Drellich: Just as Mookie Betts admires Derek Jeter, the former Yankee is a big fan of the Red Sox outfielder
FORT MYERS — The closest thing to a young Derek Jeter plays for the Red Sox.
“He went through it,” Mookie Betts said. “When you think of baseball, you think of him.”
And when Jeter thinks of baseball today, he thinks of Mookie.
Betts, the runner-up for American League MVP last year, didn’t have a favorite team as a kid. He said he didn’t even watch much baseball.
But Jeter “was definitely my favorite player growing up,” Betts said yesterday, before the Sox lost 5-4 to a Yankees split-squad team.
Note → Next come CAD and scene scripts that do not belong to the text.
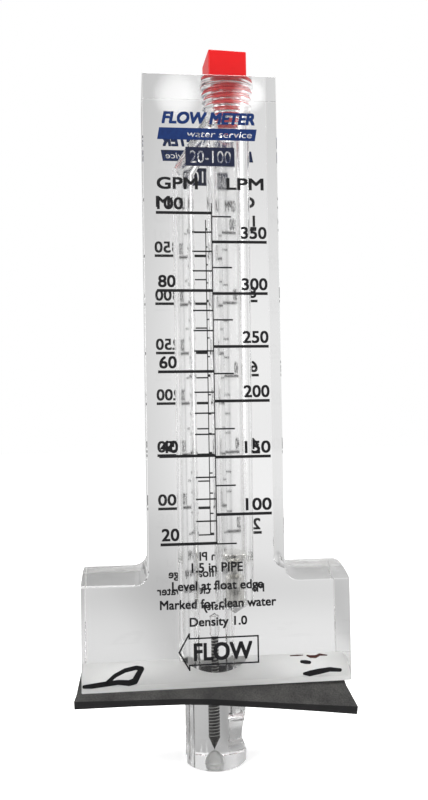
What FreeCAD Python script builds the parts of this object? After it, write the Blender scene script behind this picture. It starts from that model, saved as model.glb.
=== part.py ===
import FreeCAD, Part
import math
import os

# Insertion flow meter for a 1 1/2 inch pipe: a clear acrylic body that sits on the pipe on a
# rubber saddle gasket, a pitot tube cemented into its foot, a tapered metering bore with a
# steel float, a return bore beside it and a square-headed plug in the top.
# Units are millimetres. X runs along the pipe, with the inlet scoop on the +X side. The graduated
# front face looks along -Y, and Z is up. The origin lies on the tube's axis at the crown of the pipe.

V = FreeCAD.Vector
ALONG_PIPE = V(1, 0, 0)
UP = V(0, 0, 1)

# Pipe that the meter is made for
PIPE_OD = 48.26
PIPE_R = PIPE_OD / 2
PIPE_AXIS_Z = -PIPE_R

# Saddle gasket: a flat rubber pad, bent over the pipe
GASKET_THICKNESS = 3.175
GASKET_LENGTH = 92.1
GASKET_FLAT_WIDTH = 41.3
GASKET_HOLE_CLEARANCE = 0.25
GLUE_LINE = 0.05

# Body block
BODY_HEIGHT = 203.2
BODY_DEPTH = 31.75
BASE_LENGTH = 88.9
COLUMN_WIDTH = 45.2
EAR_HEIGHT = 33.6
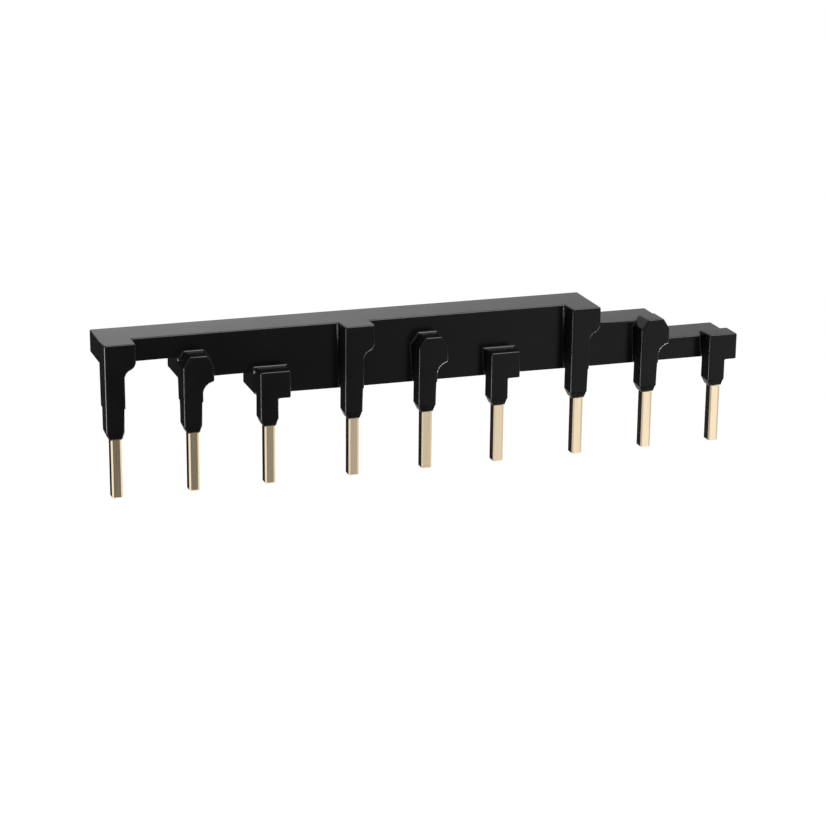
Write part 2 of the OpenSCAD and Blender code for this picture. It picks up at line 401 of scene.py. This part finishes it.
class BUSBAR_OT_housing(bpy.types.Operator):
    """Model the moulded housing: the stepped bar, its nine sleeves and their heads"""

    bl_idname = "busbar.housing"
    bl_label = "Housing"

    def bar(self, bar, sleeve, reach):
        """The stepped bar: an outline with one step per level at each end, extruded back."""
        lows = level_bottoms(bar)
        left = first_tap(sleeve) - sleeve.upper_half
        length = (bar.devices - 1) * bar.device_pitch + sleeve.upper_half + reach
        piece = start_outline("stepped_bar", left, front_face(bar), TOP)
        run(length, 0)
        run(0, lows[0] - TOP)
        run(bar.tap_pitch, 0)
        run(0, lows[1] - lows[0])
        run(bar.tap_pitch, 0)
        run(0, lows[2] - lows[1])
        run(-length, 0)
        run(0, lows[1] - lows[2])
        run(-bar.tap_pitch, 0)
        run(0, lows[0] - lows[1])
        run(-bar.tap_pitch, 0)
        run(0, TOP - lows[0])
        fill_and_extrude(piece, bar.depth)
        return piece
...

Jeter’s the one admiring now.
Yankees pitching prospect Justus Sheffield recently told reporters that Jeter named Betts as the player he most likes to see play. Yesterday, Red Sox hitting coach Chili Davis said he’s heard the same thing from the former Yankees captain.
“Jeter told me that personally,” said Davis, who was teammates with a young Jeter. “He likes him a lot. They’re different. (But even) two years ago, they reminded me of each other.”
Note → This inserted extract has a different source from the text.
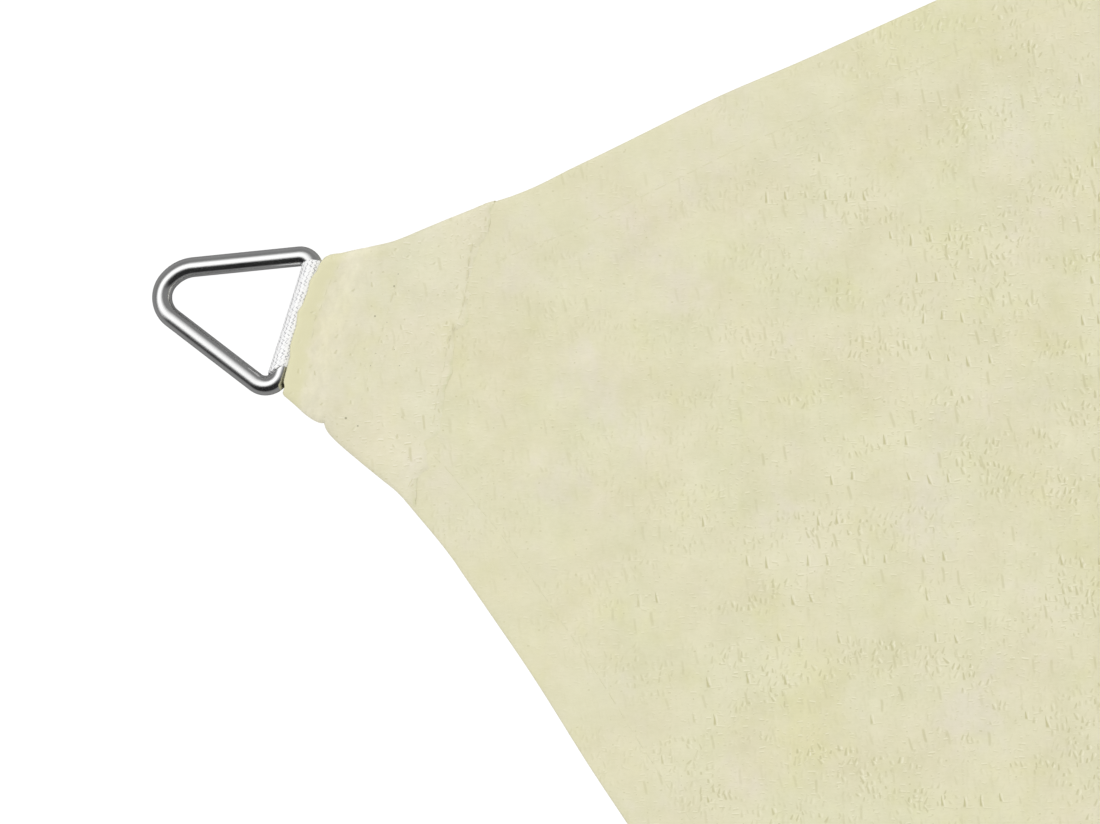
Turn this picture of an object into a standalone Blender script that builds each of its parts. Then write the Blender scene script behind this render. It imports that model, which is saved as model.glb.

How so, besides being incredibly successful in major markets at young ages, with pretty swings and great athleticism?
“Just everything about them,” Davis said. “The way Mookie kids around. How serious he is about his game. That’s how Jeter was. Jeter would come in and give everybody (expletive). And always — and you’d take it, and he gave it back. But when they went out to play, it was all business.”
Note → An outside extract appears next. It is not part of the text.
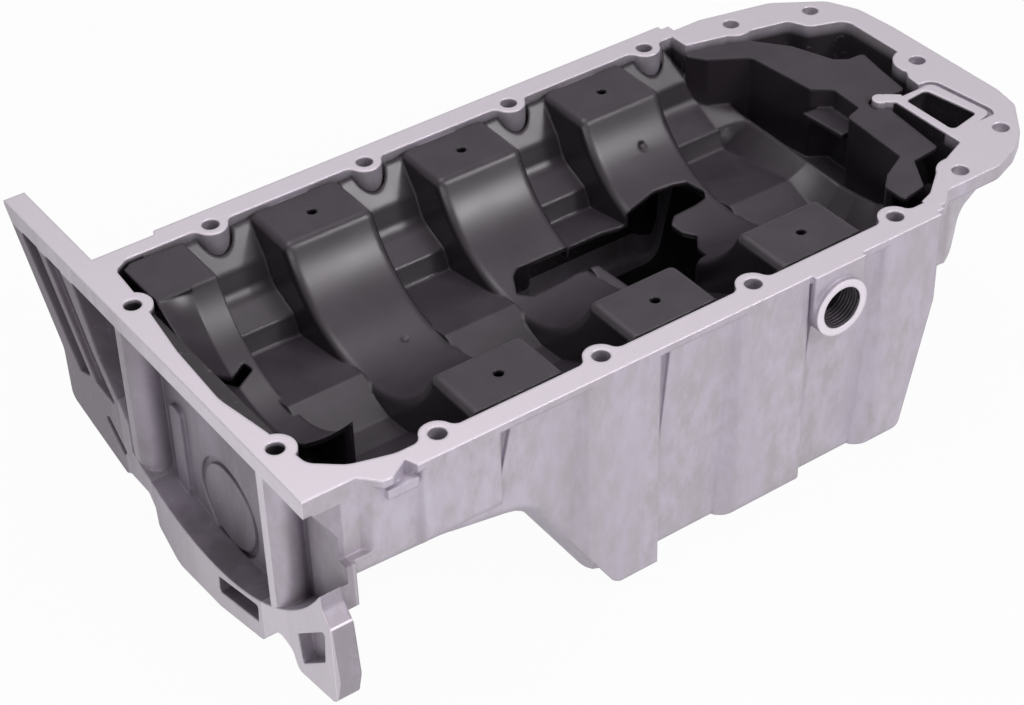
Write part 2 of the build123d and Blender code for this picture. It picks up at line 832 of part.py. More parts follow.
def under_bridge(drop):
    """Everything under a bearing bridge: two pads and the round sweep of the crank."""
    half = sqrt(crank_sweep_r ** 2 - (crank_z - pad_z) ** 2)
    with BuildSketch() as shape:
        with Locations((0, -45 - drop / 2 + pad_z / 2)):
            Rectangle(2 * tray_y, 90 + pad_z - drop)
        with BuildLine():
            ThreePointArc((-half, pad_z - drop), (0, crank_z - crank_sweep_r - drop), (half, pad_z - drop))
            Line((half, pad_z - drop), (-half, pad_z - drop))
        make_face(mode=Mode.SUBTRACT)
    return shape.sketch


def under_trough(drop):
    """Everything under a trough of the tray."""
    return under(trough_far + trough_near, trough_r, drop)


def under_line(line):
    """Everything under an open line across the tray."""
    shape = [(line[0][0], -90)] + line + [(line[-1][0], -90)]
    return outline(Plane.XY, shape, 0)


def under_level(z):
    """Everything under a level."""
    return outline(Plane.XY, [(-tray_y, -90), (-tray_y, z), (tray_y, z), (tray_y, -90)], 0)


def band(x, length, upper, lower):
    """A length of tray between two areas that are seen along its axis."""
    with BuildPart() as piece:
        with BuildSketch(bell_plane(x)):
            add(upper)
            add(lower, mode=Mode.SUBTRACT)
        extrude(amount=length)
    return piece.part


def bridge_shell(c):
    """One bearing bridge with soft edges, and its side walls down to the troughs."""
    start = c - bridge_left
    length = bridge_left + bridge_right
    with BuildPart() as shell:
        with BuildSketch(bell_plane(start)):
            add(under_bridge(0))
        extrude(amount=length)
        rims = ShapeList()
        for edge in shell.edges():
            box = edge.bounding_box()
            if box.max.Z > -80 and abs(edge.center().Y) < tray_y - 1:
                rims.append(edge)
        fillet(rims, radius=bridge_edge_r)
        with BuildSketch(bell_plane(start + tray_t)):
            add(under_bridge(tray_t))
        extrude(amount=length - 2 * tray_t, mode=Mode.SUBTRACT)
        with BuildSketch(bell_plane(start - 1)):
            add(under_bridge(tray_t))
            add(under_trough(tray_t), mode=Mode.INTERSECT)
        extrude(amount=length + 2, mode=Mode.SUBTRACT)
    return shell.part


def skin(start_x, start, end_x, end):
    """A ruled wall of the tray between two open lines with as many points."""
    with BuildPart() as piece:
        for x, line in ((start_x, start), (end_x, end)):
            lower = [(y, z - tray_t) for y, z in reversed(line)]
            with BuildSketch(bell_plane(x)):
                with BuildLine():
                    Polyline(*line, *lower, close=True)
                make_face()
        loft(ruled=True)
    return piece.part


def end_slope():
    """The slope between the shallow end edge of the tray and its first deep arc."""
    half = sqrt(crank_sweep_r ** 2 - (crank_z - pad_z) ** 2)
    with BuildPart() as piece:
        for x, middle in ((tray_end_x, end_edge_mid), (tray_arc_x, (0, crank_z - crank_sweep_r))):
            with BuildSketch(bell_plane(x)):
                with BuildLine():
                    ThreePointArc((-half, pad_z), middle, (half, pad_z))
                    Line((half, pad_z), (half, pad_z - tray_t))
                    low_middle = (middle[0], middle[1] - tray_t)
                    ThreePointArc((half, pad_z - tray_t), low_middle, (-half, pad_z - tray_t))
                    Line((-half, pad_z - tray_t), (-half, pad_z))
                make_face()
        loft(ruled=True)
        with BuildSketch(bell_plane(tray_end_x)):
            with Locations((half + 20, pad_z - tray_t / 2)):
                Rectangle(40 + tray_t, tray_t)
        extrude(amount=tray_arc_x - tray_end_x)
    return piece.part


# Inside of the rail, where the tray may reach, with room round each bolt boss
with BuildSketch() as tray_plan:
    with Locations((-7, 0)):
        Rectangle(276, 2 * rail_inner_y)
    add(outline(Plane.XY, bell_mouth, bell_mouth_r))
    add(outline(Plane.XY, mouth_plan, mouth_plan_r))
    offset(amount=-tray_clearance - 1)
    with Locations(*[(x, side * rail_bolt_y) for x in rail_bolt_x for side in sides]):
        Circle(rail_boss_r + tray_clearance, mode=Mode.SUBTRACT)
    with Locations(*bell_bolts):
        Circle(bell_boss_r + tray_clearance, mode=Mode.SUBTRACT)

# Windage tray
with BuildPart() as windage_tray:
    bridge = under_bridge(0)
    bridge_low = under_bridge(tray_t)
    trough = under_trough(0)
    trough_low = under_trough(tray_t)
    starts = [tray_first_x] + [c + bridge_right for c in bearings]
    ends = [c - bridge_left for c in bearings] + [tray_last_x]
    for start, end in zip(starts, ends):
        add(band(start, end - start, trough, trough_low))
    for c in bearings:
        add(bridge_shell(c))
        for x in (c - bridge_left, c + bridge_right - tray_t):
            add(band(x, tray_t, trough, bridge_low))
    # Bell end: an arc over the last bearing and a slope down to it from the end edge
    add(band(tray_arc_x, tray_first_x - tray_arc_x, bridge, bridge_low))
    add(band(tray_first_x - tray_t, tray_t, bridge, trough_low))
    add(band(tray_first_x - tray_t, tray_t, trough, bridge_low))
    add(end_slope())
    # Front end: the trough runs out in a funnel under the deck
    add(skin(tray_last_x, funnel_start, tray_ramp_x, funnel_end))
    deck_face = outline(Plane.XY, deck_plan, deck_r)
    with BuildSketch(Plane.XY.offset(deck_z)):
        add(deck_face)
    extrude(amount=-tray_t)
    # Deep well between the ridge and the upright wall under the edge of the deck
    with BuildSketch(Plane.XY.offset(deck_z)):
        add(deck_face)
        offset(deck_face, amount=-tray_t, mode=Mode.SUBTRACT)
        add(outline(Plane.XY, deck_wall_side, 0), mode=Mode.INTERSECT)
    extrude(amount=well_z - tray_t - deck_z)
    extrude(outline(Plane.XY.offset(well_z), well_plan, 0), amount=-tray_t)
    extrude(outline(Plane.XY.offset(deck_tab_z), deck_tab, 0), amount=-tray_t)
    add(band(tray_ramp_x - tray_t, tray_t, under_line(funnel_end), under_level(well_z)))
    # Cut to the inside of the rail, the open corner, the strainer opening and the holes
    extrude(tray_plan.sketch, amount=-deep, mode=Mode.INTERSECT)
    extrude(outline(Plane.XY, open_corner, 0), amount=-deep, mode=Mode.SUBTRACT)
    extrude(lug_face(duct_lug_r, tray_clearance), amount=-deep, mode=Mode.SUBTRACT)
    with BuildSketch(Plane.XY):
        with Locations((slot_x, slot_y)):
            RectangleRounded(slot_length, slot_w, 1, rotation=slot_turn)
    extrude(amount=-deep, mode=Mode.SUBTRACT)
    extrude(outline(Plane.XY, opening_plan, opening_r), amount=-deep, mode=Mode.SUBTRACT)
    with Locations(*[(c + pad_hole_x, side * pad_hole_y) for c in bearings for side in sides]):
        Cylinder(pad_hole_d / 2, deep, mode=Mode.SUBTRACT)
    for x, y, radius in dimples:
        # The ball's middle lies on the line from the surface to the crank's axis
        reach = 1 - (radius - dimple_depth) / crank_sweep_r
        with Locations((x, y * reach, crank_z - reach * sqrt(crank_sweep_r ** 2 - y ** 2))):
            Sphere(radius, mode=Mode.SUBTRACT)

pieces = {
    "pan_casting": pan_casting.part,
    "windage_tray": windage_tray.part,
    "drain_plug": drain_plug.part,
    "drain_washer": drain_washer.part,
    "pickup_tube": pickup_tube.part,
    "pickup_seal": pickup_seal.part,
    "pickup_screen": pickup_screen.part,
    "pickup_screw_1": pickup_screw(-1),
    "pickup_screw_2": pickup_screw(1),
}

os.makedirs("parts", exist_ok=True)
for label, piece in pieces.items():
    piece.label = label
    export_step(piece, f"parts/{label}.step")
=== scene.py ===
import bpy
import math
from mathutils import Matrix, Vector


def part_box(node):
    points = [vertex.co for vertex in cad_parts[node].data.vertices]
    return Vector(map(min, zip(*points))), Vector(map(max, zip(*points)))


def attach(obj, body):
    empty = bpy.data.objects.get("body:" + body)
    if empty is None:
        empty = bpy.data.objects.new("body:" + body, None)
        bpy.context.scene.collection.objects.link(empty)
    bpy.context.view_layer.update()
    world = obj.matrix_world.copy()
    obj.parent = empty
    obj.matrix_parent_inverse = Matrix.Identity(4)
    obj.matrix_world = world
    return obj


bl_info = {
    "name": "Engine oil pan",
    "version": (1, 0, 0),
    "blender": (4, 5, 0),
    "location": "3D View > Sidebar > Oil pan",
    "description": "Finishes a cast oil pan, its windage tray and its small parts, and sets a pale stage",
    "category": "Object",
}

from bpy.props import FloatProperty, FloatVectorProperty, IntProperty, PointerProperty
from mathutils import Matrix, Vector

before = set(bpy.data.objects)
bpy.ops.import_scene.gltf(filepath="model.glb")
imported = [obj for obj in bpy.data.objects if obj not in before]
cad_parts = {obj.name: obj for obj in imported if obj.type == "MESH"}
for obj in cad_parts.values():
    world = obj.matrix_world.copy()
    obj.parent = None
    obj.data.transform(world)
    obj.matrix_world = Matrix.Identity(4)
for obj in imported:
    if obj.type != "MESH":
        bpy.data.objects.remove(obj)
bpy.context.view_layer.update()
pan_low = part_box("pan_casting")[0]

# Places on the casting, in metres along the frame's axes, as its solid has them.
# The sensor port: where its axis meets its face, and its bore
port_centre = (0.083, -0.112, -0.022)
port_radius = 0.011
port_inner_y = -0.08
# A colour reaches this far past the face or wall that it is for, and this deep behind a milled face
reach = 0.0005
milled_depth = 0.0002
# The joint face is all above the one, and the bell face all beyond the other
joint_face_z = -0.0004
bell_face_x = -0.1976
# The recess of the bell housing flange: its floor, the rail over it, its two half columns and its near end
recess_x = -0.1795
recess_top_z = -0.0095
column_x = -0.1855
column_y = 0.062
column_reach = 0.012
recess_near_y = -0.0735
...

In front of the media and in the public eye, they’re all business as well.
Word got back to Betts about what Jeter told Sheffield. Betts responded with a little over-the-top modesty.
“Doesn’t matter who says what or whatever, I still have to go out and play the game,” Betts said. “I’m fortunate enough for him to say that because I feel like I play the game the right way and I kind of go about this game the right way.
“And I think that was more of his purpose. He wasn’t necessarily (speaking of) me in particular. I think it was just people who play the game the right way and respect the game. I think that’s kind of his purpose behind it, and not just me.”
There’s been a lot of talk in recent years about what playing the right way means. Betts named the standards: hustling, running out balls.
But Betts has a little flare to his game too. He’ll gesture when he reaches first base.
Think of the Sox’ post-win routine, where the three outfielders gather and one of them strikes a celebratory pose while the other two pretend to hold cameras, recording the scene.
Jeter had that trademark fist pump, don’t forget. He didn’t move through the game robotically.
“Have fun. That’s part of having fun in the game too,” Betts said. “You can’t play the game and not enjoy it. It’s definitely fun out there, especially with guys that you love being around.
“I’m kind of just trying to be myself. Give myself a good name. I want to be remembered for being who I am and obviously playing the game the right way. And it may be similar to — (Jeter’s) path is kind of the ideal path, but I want to be myself too.”
These are just coincidences, but with time, they could prove symbolic.
Jeter’s last season, 2014, happened to be Betts’ first.
The first ball Betts ever fielded in the big leagues was a line single to right off the bat of Jeter. Betts didn’t recall that.
And after Betts’ first hit in that same game, at Yankee Stadium, he was tagged out by Jeter trying to steal second.
“I remember that part,” Betts said.
He didn’t try talk to Jeter that day, because he “was too focused on not trying to suck at that time.”
So they spoke during BP later that season.
“I’ve had conversations with him (since),” Betts said. “Being with (the Michael) Jordan brand, I got to kind of talk to him kind of up close and personal, and talk about some things.”
Jeter had some advice. But it wouldn’t be very Jeter-like to share many details, now would it.
“Go play. Just have fun. Enjoy the game,” Betts said of Jeter’s words. “It goes by quick. He said it seems like a long time, but it goes by quick, so just enjoy it.”
No one today is walking that “ideal track,” the one Betts saw Jeter follow, more closely than Betts.
“I want to do something similar to him,” Betts said, “but I kind of just want to be Mookie and not be Derek Jeter.”